Your task is to output the data exactly as it stands.
— begin Collected data —
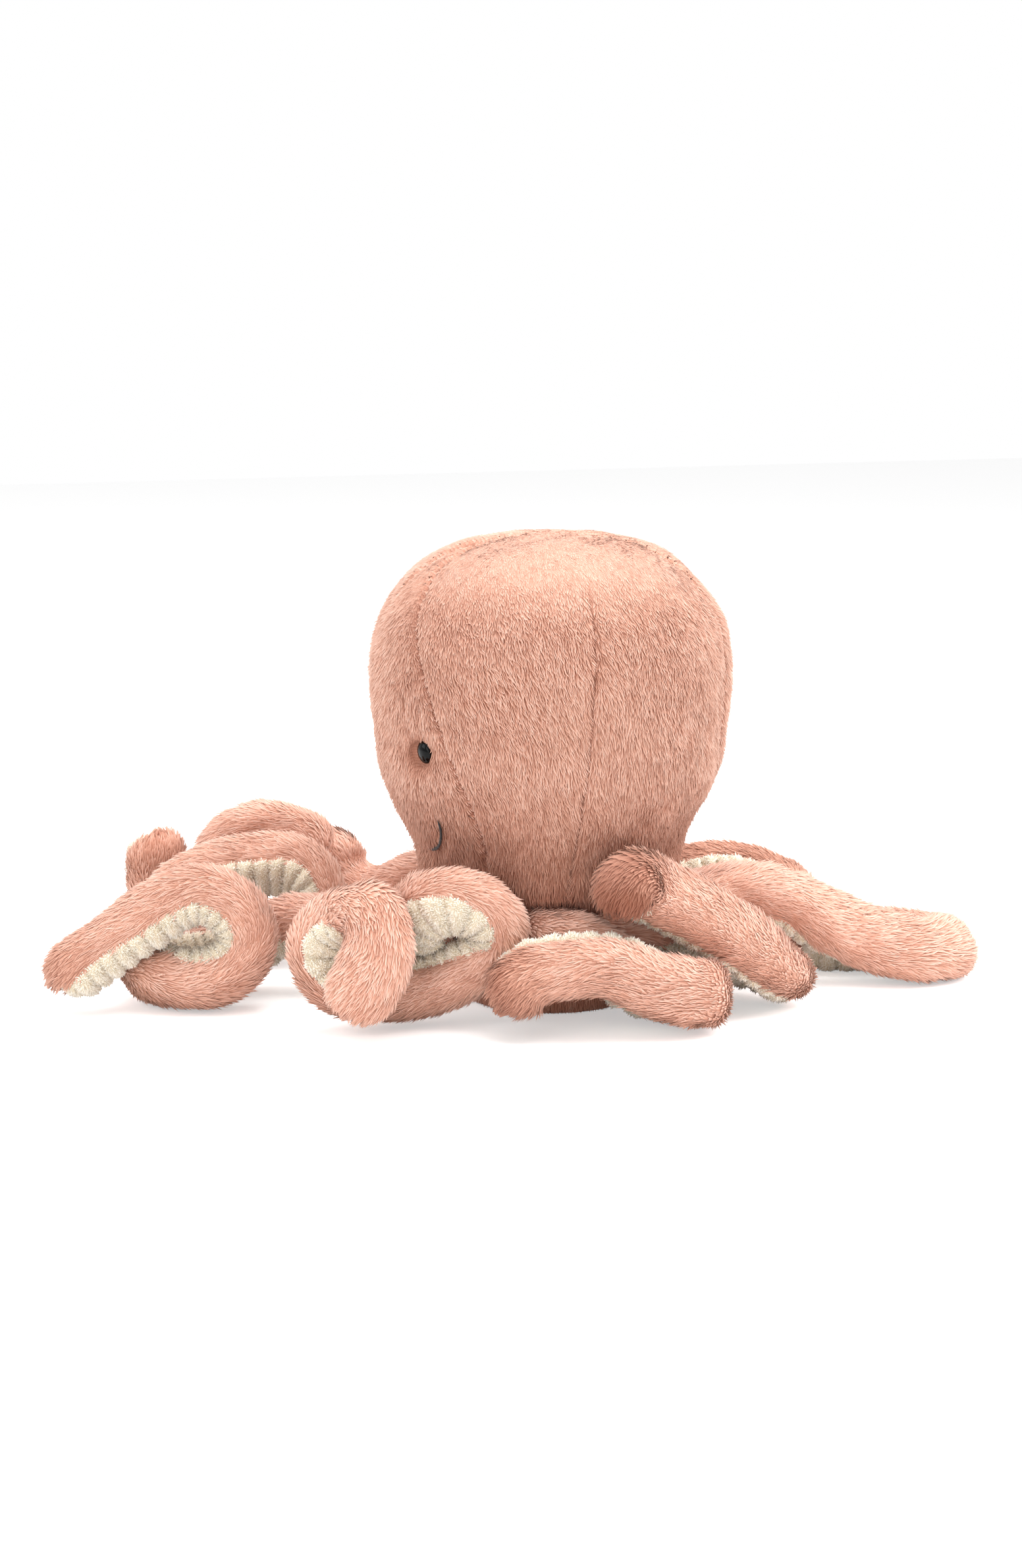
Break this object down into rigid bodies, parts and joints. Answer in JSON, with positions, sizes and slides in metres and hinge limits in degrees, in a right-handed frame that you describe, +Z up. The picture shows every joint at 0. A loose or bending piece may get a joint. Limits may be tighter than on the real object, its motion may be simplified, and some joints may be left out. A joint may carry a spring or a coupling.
{
  "type": "plush octopus",
  "caption": "Stuffed toy octopus with a tall round pink fur head, small black eyes, a stitched smile and curled arms with cream ribbed undersides.",
  "frame": {"origin": "on the floor under the middle of the head, at the middle of the base disc's underside", "axes": "+Z up through the crown, -Y the way the face looks, +X the toy's own left side"},
  "size_m": [0.3435, 0.4992, 0.2505],
  "materials": {
    "pink_fur": "short dense pile fur, matte, warm pink",
    "deep_pink_fur": "short pile fur pressed flat, matte, deeper pink",
    "cream_ribbed_cloth": "cream terry cloth sewn in cross ribs, matte",
    "polyester_filling": "loose white polyester fibre",
    "bean_pouch_cloth": "plain woven inner pouch of plastic beans",
    "black_plastic": "high gloss black",
    "white_plastic": "natural white moulded plastic",
    "black_thread": "thick matte embroidery thread"
  },
  "bodies": {
    "body": {"face_panel": "pink_fur", "back_panel": "pink_fur", "left_side_panel": "pink_fur", "right_side_panel": "pink_fur", "head_stuffing": "polyester_filling", "base_disc": "deep_pink_fur", "base_band": "deep_pink_fur", "bean_pouch": "bean_pouch_cloth", "left_eye": "black_plastic", "right_eye": "black_plastic", "left_eye_washer": "white_plastic", "right_eye_washer": "white_plastic", "mouth_stitching": "black_thread"},
    "face_left_arm": {"face_left_arm_sleeve": "pink_fur", "face_left_arm_underside": "cream_ribbed_cloth", "face_left_arm_stuffing": "polyester_filling"},
    "left_front_arm": {"left_front_arm_sleeve": "pink_fur", "left_front_arm_underside": "cream_ribbed_cloth", "left_front_arm_stuffing": "polyester_filling"},
    "left_rear_arm": {"left_rear_arm_sleeve": "pink_fur", "left_rear_arm_underside": "cream_ribbed_cloth", "left_rear_arm_stuffing": "polyester_filling"},
    "back_left_arm": {"back_left_arm_sleeve": "pink_fur", "back_left_arm_underside": "cream_ribbed_cloth", "back_left_arm_stuffing": "polyester_filling"},
    "back_right_arm": {"back_right_arm_sleeve": "pink_fur", "back_right_arm_underside": "cream_ribbed_cloth", "back_right_arm_stuffing": "polyester_filling"},
    "right_rear_arm": {"right_rear_arm_sleeve": "pink_fur", "right_rear_arm_underside": "cream_ribbed_cloth", "right_rear_arm_stuffing": "polyester_filling"},
    "right_front_arm": {"right_front_arm_sleeve": "pink_fur", "right_front_arm_underside": "cream_ribbed_cloth", "right_front_arm_stuffing": "polyester_filling"},
    "face_right_arm": {"face_right_arm_sleeve": "pink_fur", "face_right_arm_underside": "cream_ribbed_cloth", "face_right_arm_stuffing": "polyester_filling"}
  },
  "joints": [
    {"name": "face_left_arm_seam", "type": "hinge", "parent": "body", "child": "face_left_arm", "pos_m": [0.02231, -0.05386, 0.048], "axis": [-0.9239, -0.3827, 0], "range_deg": [-20, 20]},
    {"name": "left_front_arm_seam", "type": "hinge", "parent": "body", "child": "left_front_arm", "pos_m": [0.05386, -0.02231, 0.048], "axis": [-0.3827, -0.9239, 0], "range_deg": [-20, 8]},
    {"name": "left_rear_arm_seam", "type": "hinge", "parent": "body", "child": "left_rear_arm", "pos_m": [0.05386, 0.02231, 0.048], "axis": [0.3827, -0.9239, 0], "range_deg": [-5, 8]},
    {"name": "back_left_arm_seam", "type": "hinge", "parent": "body", "child": "back_left_arm", "pos_m": [0.02231, 0.05386, 0.048], "axis": [0.9239, -0.3827, 0], "range_deg": [-30, 30]},
    {"name": "back_right_arm_seam", "type": "hinge", "parent": "body", "child": "back_right_arm", "pos_m": [-0.02231, 0.05386, 0.048], "axis": [0.9239, 0.3827, 0], "range_deg": [-30, 35]},
    {"name": "right_rear_arm_seam", "type": "hinge", "parent": "body", "child": "right_rear_arm", "pos_m": [-0.05386, 0.02231, 0.048], "axis": [0.3827, 0.9239, 0], "range_deg": [-25, 18]},
    {"name": "right_front_arm_seam", "type": "hinge", "parent": "body", "child": "right_front_arm", "pos_m": [-0.05386, -0.02231, 0.048], "axis": [-0.3827, 0.9239, 0], "range_deg": [-30, 30]},
    {"name": "face_right_arm_seam", "type": "hinge", "parent": "body", "child": "face_right_arm", "pos_m": [-0.02231, -0.05386, 0.048], "axis": [-0.9239, 0.3827, 0], "range_deg": [-30, 35]}
  ]
}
— end Collected data —
Answer to the task
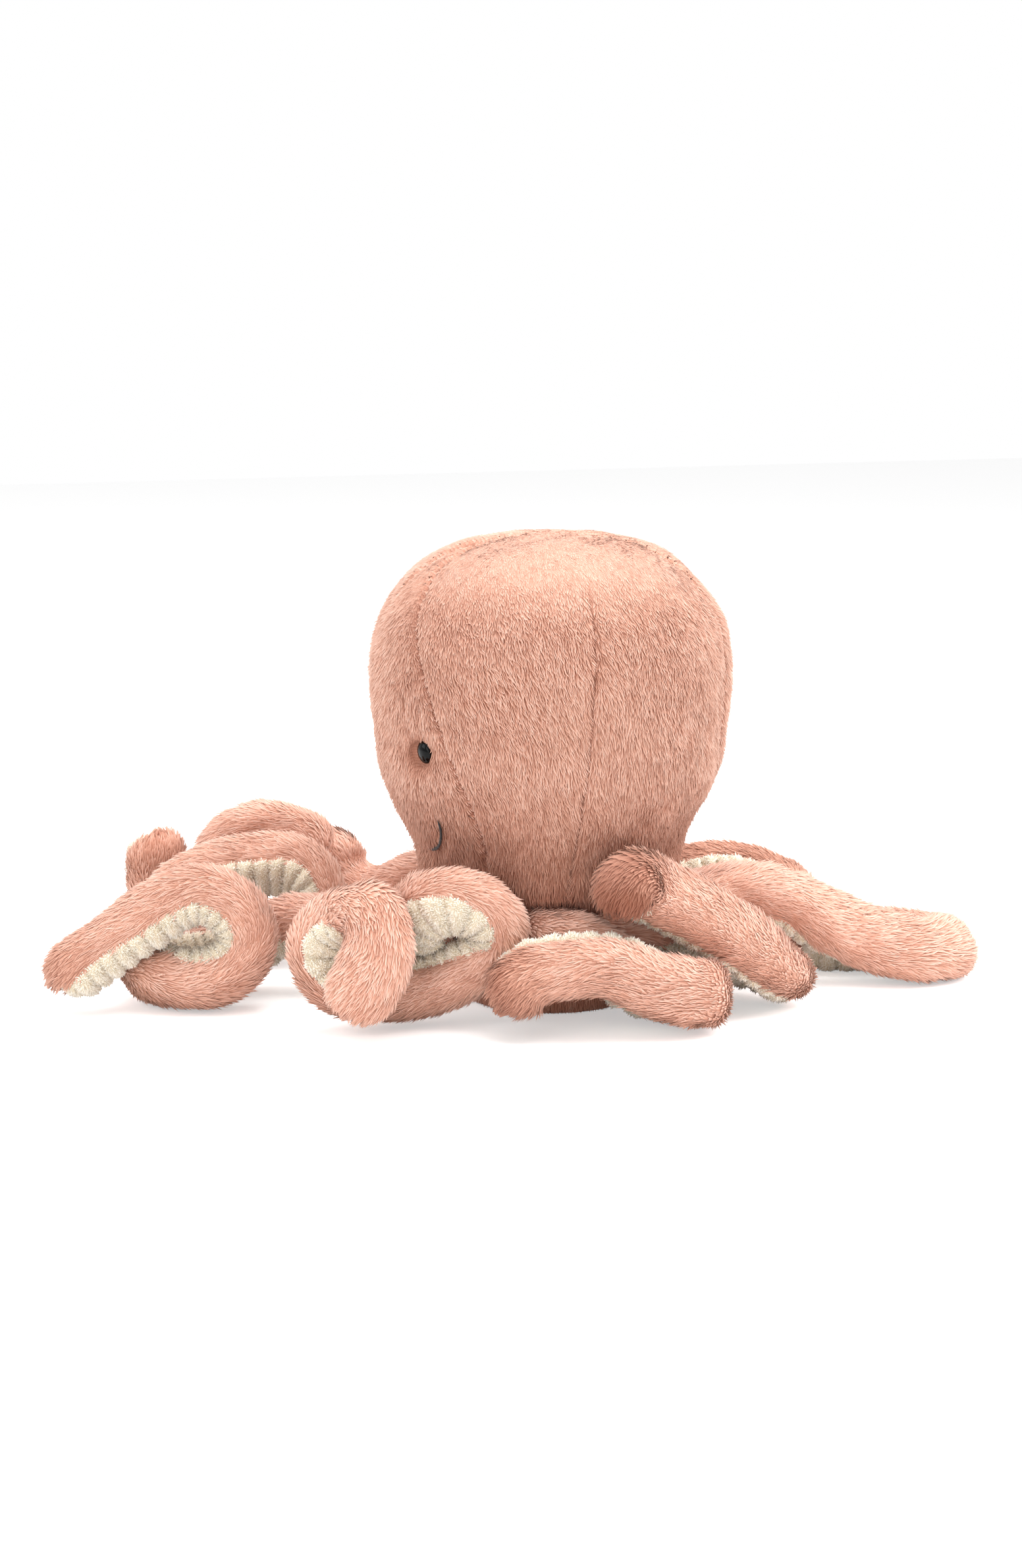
Break this object down into rigid bodies, parts and joints. Answer in JSON, with positions, sizes and slides in metres and hinge limits in degrees, in a right-handed frame that you describe, +Z up. The picture shows every joint at 0. A loose or bending piece may get a joint. Limits may be tighter than on the real object, its motion may be simplified, and some joints may be left out. A joint may carry a spring or a coupling.
{
  "type": "plush octopus",
  "caption": "Stuffed toy octopus with a tall round pink fur head, small black eyes, a stitched smile and curled arms with cream ribbed undersides.",
  "frame": {"origin": "on the floor under the middle of the head, at the middle of the base disc's underside", "axes": "+Z up through the crown, -Y the way the face looks, +X the toy's own left side"},
  "size_m": [0.3435, 0.4992, 0.2505],
  "materials": {
    "pink_fur": "short dense pile fur, matte, warm pink",
    "deep_pink_fur": "short pile fur pressed flat, matte, deeper pink",
    "cream_ribbed_cloth": "cream terry cloth sewn in cross ribs, matte",
    "polyester_filling": "loose white polyester fibre",
    "bean_pouch_cloth": "plain woven inner pouch of plastic beans",
    "black_plastic": "high gloss black",
    "white_plastic": "natural white moulded plastic",
    "black_thread": "thick matte embroidery thread"
  },
  "bodies": {
    "body": {"face_panel": "pink_fur", "back_panel": "pink_fur", "left_side_panel": "pink_fur", "right_side_panel": "pink_fur", "head_stuffing": "polyester_filling", "base_disc": "deep_pink_fur", "base_band": "deep_pink_fur", "bean_pouch": "bean_pouch_cloth", "left_eye": "black_plastic", "right_eye": "black_plastic", "left_eye_washer": "white_plastic", "right_eye_washer": "white_plastic", "mouth_stitching": "black_thread"},
    "face_left_arm": {"face_left_arm_sleeve": "pink_fur", "face_left_arm_underside": "cream_ribbed_cloth", "face_left_arm_stuffing": "polyester_filling"},
    "left_front_arm": {"left_front_arm_sleeve": "pink_fur", "left_front_arm_underside": "cream_ribbed_cloth", "left_front_arm_stuffing": "polyester_filling"},
    "left_rear_arm": {"left_rear_arm_sleeve": "pink_fur", "left_rear_arm_underside": "cream_ribbed_cloth", "left_rear_arm_stuffing": "polyester_filling"},
    "back_left_arm": {"back_left_arm_sleeve": "pink_fur", "back_left_arm_underside": "cream_ribbed_cloth", "back_left_arm_stuffing": "polyester_filling"},
    "back_right_arm": {"back_right_arm_sleeve": "pink_fur", "back_right_arm_underside": "cream_ribbed_cloth", "back_right_arm_stuffing": "polyester_filling"},
    "right_rear_arm": {"right_rear_arm_sleeve": "pink_fur", "right_rear_arm_underside": "cream_ribbed_cloth", "right_rear_arm_stuffing": "polyester_filling"},
    "right_front_arm": {"right_front_arm_sleeve": "pink_fur", "right_front_arm_underside": "cream_ribbed_cloth", "right_front_arm_stuffing": "polyester_filling"},
    "face_right_arm": {"face_right_arm_sleeve": "pink_fur", "face_right_arm_underside": "cream_ribbed_cloth", "face_right_arm_stuffing": "polyester_filling"}
  },
  "joints": [
    {"name": "face_left_arm_seam", "type": "hinge", "parent": "body", "child": "face_left_arm", "pos_m": [0.02231, -0.05386, 0.048], "axis": [-0.9239, -0.3827, 0], "range_deg": [-20, 20]},
    {"name": "left_front_arm_seam", "type": "hinge", "parent": "body", "child": "left_front_arm", "pos_m": [0.05386, -0.02231, 0.048], "axis": [-0.3827, -0.9239, 0], "range_deg": [-20, 8]},
    {"name": "left_rear_arm_seam", "type": "hinge", "parent": "body", "child": "left_rear_arm", "pos_m": [0.05386, 0.02231, 0.048], "axis": [0.3827, -0.9239, 0], "range_deg": [-5, 8]},
    {"name": "back_left_arm_seam", "type": "hinge", "parent": "body", "child": "back_left_arm", "pos_m": [0.02231, 0.05386, 0.048], "axis": [0.9239, -0.3827, 0], "range_deg": [-30, 30]},
    {"name": "back_right_arm_seam", "type": "hinge", "parent": "body", "child": "back_right_arm", "pos_m": [-0.02231, 0.05386, 0.048], "axis": [0.9239, 0.3827, 0], "range_deg": [-30, 35]},
    {"name": "right_rear_arm_seam", "type": "hinge", "parent": "body", "child": "right_rear_arm", "pos_m": [-0.05386, 0.02231, 0.048], "axis": [0.3827, 0.9239, 0], "range_deg": [-25, 18]},
    {"name": "right_front_arm_seam", "type": "hinge", "parent": "body", "child": "right_front_arm", "pos_m": [-0.05386, -0.02231, 0.048], "axis": [-0.3827, 0.9239, 0], "range_deg": [-30, 30]},
    {"name": "face_right_arm_seam", "type": "hinge", "parent": "body", "child": "face_right_arm", "pos_m": [-0.02231, -0.05386, 0.048], "axis": [-0.9239, 0.3827, 0], "range_deg": [-30, 35]}
  ]
}